Our classifier has an MCC score of 0.65007 on the test data.
../_images/mod6_6_RF_classifier_26_1.png

Improvement, albeit barely perceptible. Probably not worth adding this cleaning step to our final model pipeline, but worth exploring further – there are many ways to improve signal to noise ratios in images.

In a real scenario, you would spend a lot of time in this phase of research trying to validate your model. You should also look to independent sources of economic growth not just for additional data inputs but as validators.

We’ll move on for now, but think about some ways you might improve this model using the data we have (or exploring other data!).

7.5. Visualize prediction

Applying that last trained classifier (but on non cleaned training data) on our entire image, we can visualize the predicted land cover.

result = fused.select(trainingbands).classify(clf2)
ghslVis= {"palette":['000000', 'ffffff']}
se2Vis = {"min":0.0, "max":0.3,"bands": ['B4','B3','B2']}

# initialize our map
map1 = geemap.Map()
map1.centerObject(roi, 9)
map1.addLayer(se2, se2Vis, "S2")
map1.addLayer(viirs, {}, "VIIRS-DNB")
map1.addLayer(ghsl, ghslVis, "GHSL")
map1.addLayer(result.randomVisualizer(), {}, 'classified')
map1.addLayerControl()
map1

We have some odd truncated edges in our prediction set likely due to the re-sampling process (and maybe errors in preprocessing). Worth investigating further, but at at glance we can see the built up area (green) that appears quite close to what we would expect given the GHSL data.

Our MCC score on the validation set of ~ 0.64 is far from perfect, but it’ll do for our exploratory and learning purposes we can take a look at what we were trying to assess: change in land cover.

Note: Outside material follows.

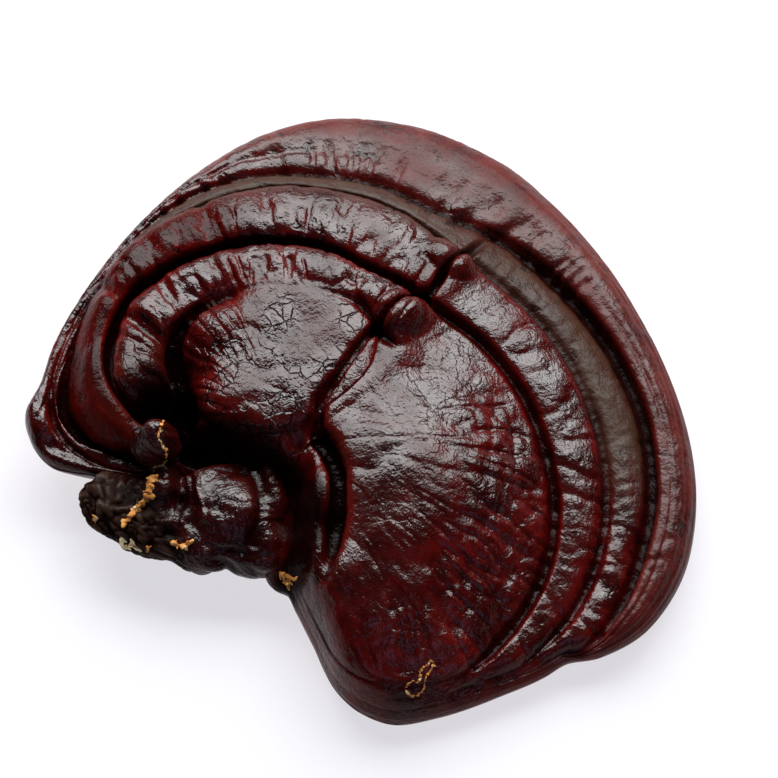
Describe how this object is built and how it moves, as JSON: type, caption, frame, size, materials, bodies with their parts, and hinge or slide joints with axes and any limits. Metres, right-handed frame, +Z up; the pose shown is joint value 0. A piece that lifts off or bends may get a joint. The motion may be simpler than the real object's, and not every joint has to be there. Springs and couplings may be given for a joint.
{
  "type": "reishi mushroom",
  "caption": "Dried reishi mushroom: kidney-shaped lacquered bracket cap with concentric growth ridges and a thick rim, on a short gnarled side stem, lying on its pore side.",
  "frame": {"origin": "on the flat of the sole, straight below the cap's growth centre", "axes": "+Z up, along the cap's thickness; the cap fans out towards +Y, and the stem comes out towards -Y"},
  "size_m": [0.1571, 0.143, 0.0329],
  "materials": {
    "cap_crust": "gloss",
    "stem_crust": "gloss"
  },
  "bodies": {
    "root": {"cap": "cap_crust", "stem": "stem_crust"}
  },
  "joints": []
}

Note that if you wanted to err on the side of caution for false positives (showing built-up land, ie growth, only when it is quite certain that it is there) there are metrics and weights that can “penalize” your classifier in training to decrease the false positives. The trade-off may be in higher false negatives of course, but this making the right choice for the task at hand is why Framing the analysis is so critical!